= REQUIRED TASK =
Write out the material below again, unchanged.

-- DATA start --

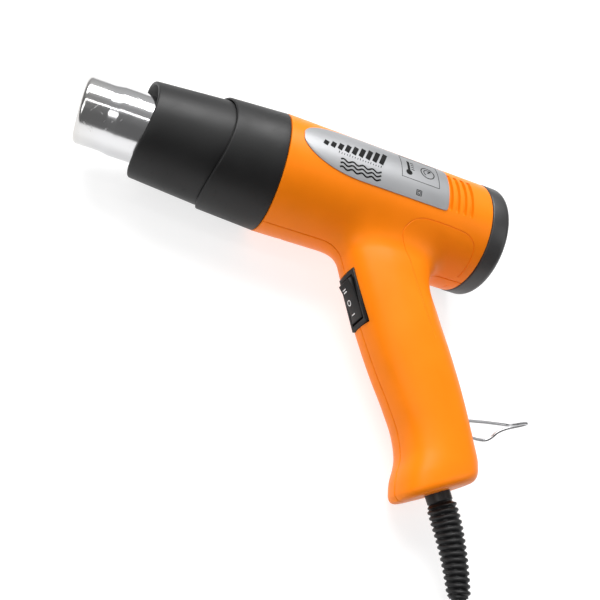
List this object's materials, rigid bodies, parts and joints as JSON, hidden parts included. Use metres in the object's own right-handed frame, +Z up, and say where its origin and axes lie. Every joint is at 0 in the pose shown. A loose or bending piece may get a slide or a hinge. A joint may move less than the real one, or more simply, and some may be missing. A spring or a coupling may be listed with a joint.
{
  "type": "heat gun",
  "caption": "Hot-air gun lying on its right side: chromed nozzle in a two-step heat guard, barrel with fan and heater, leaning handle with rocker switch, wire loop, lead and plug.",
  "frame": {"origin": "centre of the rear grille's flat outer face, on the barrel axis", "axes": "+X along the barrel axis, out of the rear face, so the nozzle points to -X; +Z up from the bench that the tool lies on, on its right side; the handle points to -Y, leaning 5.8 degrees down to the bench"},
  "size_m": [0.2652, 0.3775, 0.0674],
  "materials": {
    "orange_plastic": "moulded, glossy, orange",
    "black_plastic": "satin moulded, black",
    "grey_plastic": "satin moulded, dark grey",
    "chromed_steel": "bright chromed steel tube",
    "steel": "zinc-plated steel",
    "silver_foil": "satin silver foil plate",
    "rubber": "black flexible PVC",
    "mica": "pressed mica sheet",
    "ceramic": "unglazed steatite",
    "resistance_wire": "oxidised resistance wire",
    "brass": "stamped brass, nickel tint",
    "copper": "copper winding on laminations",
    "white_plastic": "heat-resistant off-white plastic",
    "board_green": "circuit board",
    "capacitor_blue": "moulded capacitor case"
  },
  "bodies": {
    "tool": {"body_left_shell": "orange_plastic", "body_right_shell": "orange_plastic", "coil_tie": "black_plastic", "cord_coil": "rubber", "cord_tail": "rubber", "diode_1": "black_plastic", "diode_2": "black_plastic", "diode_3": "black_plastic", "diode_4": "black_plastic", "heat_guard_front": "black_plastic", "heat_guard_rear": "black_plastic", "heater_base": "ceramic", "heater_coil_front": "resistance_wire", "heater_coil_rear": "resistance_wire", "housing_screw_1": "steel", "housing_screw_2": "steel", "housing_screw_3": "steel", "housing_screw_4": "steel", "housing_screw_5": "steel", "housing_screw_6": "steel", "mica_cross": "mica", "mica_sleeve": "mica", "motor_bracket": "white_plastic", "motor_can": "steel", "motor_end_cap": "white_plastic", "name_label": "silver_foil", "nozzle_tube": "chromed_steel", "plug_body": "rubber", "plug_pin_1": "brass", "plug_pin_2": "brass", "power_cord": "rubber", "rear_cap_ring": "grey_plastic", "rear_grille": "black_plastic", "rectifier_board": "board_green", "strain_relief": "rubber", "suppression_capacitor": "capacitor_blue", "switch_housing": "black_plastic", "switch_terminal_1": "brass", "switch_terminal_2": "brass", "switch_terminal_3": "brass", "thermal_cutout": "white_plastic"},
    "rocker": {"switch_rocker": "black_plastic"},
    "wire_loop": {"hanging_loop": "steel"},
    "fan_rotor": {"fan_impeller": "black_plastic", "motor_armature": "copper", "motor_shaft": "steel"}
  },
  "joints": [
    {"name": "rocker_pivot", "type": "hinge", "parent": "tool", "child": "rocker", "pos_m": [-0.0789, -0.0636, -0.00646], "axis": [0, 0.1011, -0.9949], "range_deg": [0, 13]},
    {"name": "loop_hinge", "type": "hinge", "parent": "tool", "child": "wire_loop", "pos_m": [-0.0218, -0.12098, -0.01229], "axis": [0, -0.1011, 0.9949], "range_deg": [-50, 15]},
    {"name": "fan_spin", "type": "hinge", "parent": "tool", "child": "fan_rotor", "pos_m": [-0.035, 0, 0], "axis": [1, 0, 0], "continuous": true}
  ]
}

-- DATA end --

= RESULT OF THE TASK =
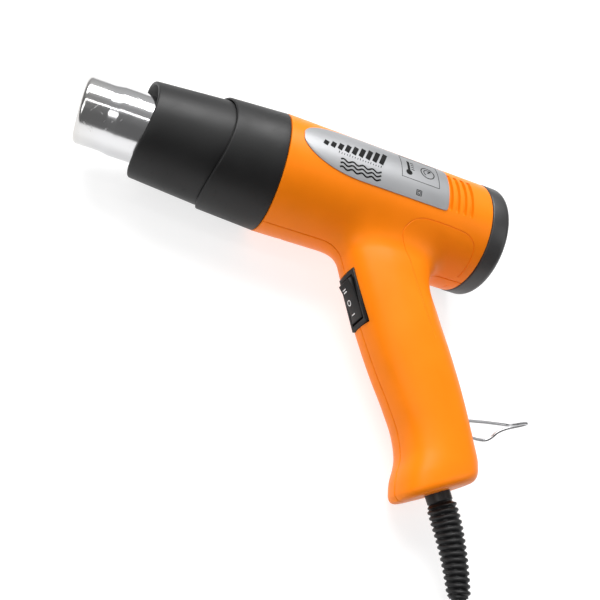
List this object's materials, rigid bodies, parts and joints as JSON, hidden parts included. Use metres in the object's own right-handed frame, +Z up, and say where its origin and axes lie. Every joint is at 0 in the pose shown. A loose or bending piece may get a slide or a hinge. A joint may move less than the real one, or more simply, and some may be missing. A spring or a coupling may be listed with a joint.
{
  "type": "heat gun",
  "caption": "Hot-air gun lying on its right side: chromed nozzle in a two-step heat guard, barrel with fan and heater, leaning handle with rocker switch, wire loop, lead and plug.",
  "frame": {"origin": "centre of the rear grille's flat outer face, on the barrel axis", "axes": "+X along the barrel axis, out of the rear face, so the nozzle points to -X; +Z up from the bench that the tool lies on, on its right side; the handle points to -Y, leaning 5.8 degrees down to the bench"},
  "size_m": [0.2652, 0.3775, 0.0674],
  "materials": {
    "orange_plastic": "moulded, glossy, orange",
    "black_plastic": "satin moulded, black",
    "grey_plastic": "satin moulded, dark grey",
    "chromed_steel": "bright chromed steel tube",
    "steel": "zinc-plated steel",
    "silver_foil": "satin silver foil plate",
    "rubber": "black flexible PVC",
    "mica": "pressed mica sheet",
    "ceramic": "unglazed steatite",
    "resistance_wire": "oxidised resistance wire",
    "brass": "stamped brass, nickel tint",
    "copper": "copper winding on laminations",
    "white_plastic": "heat-resistant off-white plastic",
    "board_green": "circuit board",
    "capacitor_blue": "moulded capacitor case"
  },
  "bodies": {
    "tool": {"body_left_shell": "orange_plastic", "body_right_shell": "orange_plastic", "coil_tie": "black_plastic", "cord_coil": "rubber", "cord_tail": "rubber", "diode_1": "black_plastic", "diode_2": "black_plastic", "diode_3": "black_plastic", "diode_4": "black_plastic", "heat_guard_front": "black_plastic", "heat_guard_rear": "black_plastic", "heater_base": "ceramic", "heater_coil_front": "resistance_wire", "heater_coil_rear": "resistance_wire", "housing_screw_1": "steel", "housing_screw_2": "steel", "housing_screw_3": "steel", "housing_screw_4": "steel", "housing_screw_5": "steel", "housing_screw_6": "steel", "mica_cross": "mica", "mica_sleeve": "mica", "motor_bracket": "white_plastic", "motor_can": "steel", "motor_end_cap": "white_plastic", "name_label": "silver_foil", "nozzle_tube": "chromed_steel", "plug_body": "rubber", "plug_pin_1": "brass", "plug_pin_2": "brass", "power_cord": "rubber", "rear_cap_ring": "grey_plastic", "rear_grille": "black_plastic", "rectifier_board": "board_green", "strain_relief": "rubber", "suppression_capacitor": "capacitor_blue", "switch_housing": "black_plastic", "switch_terminal_1": "brass", "switch_terminal_2": "brass", "switch_terminal_3": "brass", "thermal_cutout": "white_plastic"},
    "rocker": {"switch_rocker": "black_plastic"},
    "wire_loop": {"hanging_loop": "steel"},
    "fan_rotor": {"fan_impeller": "black_plastic", "motor_armature": "copper", "motor_shaft": "steel"}
  },
  "joints": [
    {"name": "rocker_pivot", "type": "hinge", "parent": "tool", "child": "rocker", "pos_m": [-0.0789, -0.0636, -0.00646], "axis": [0, 0.1011, -0.9949], "range_deg": [0, 13]},
    {"name": "loop_hinge", "type": "hinge", "parent": "tool", "child": "wire_loop", "pos_m": [-0.0218, -0.12098, -0.01229], "axis": [0, -0.1011, 0.9949], "range_deg": [-50, 15]},
    {"name": "fan_spin", "type": "hinge", "parent": "tool", "child": "fan_rotor", "pos_m": [-0.035, 0, 0], "axis": [1, 0, 0], "continuous": true}
  ]
}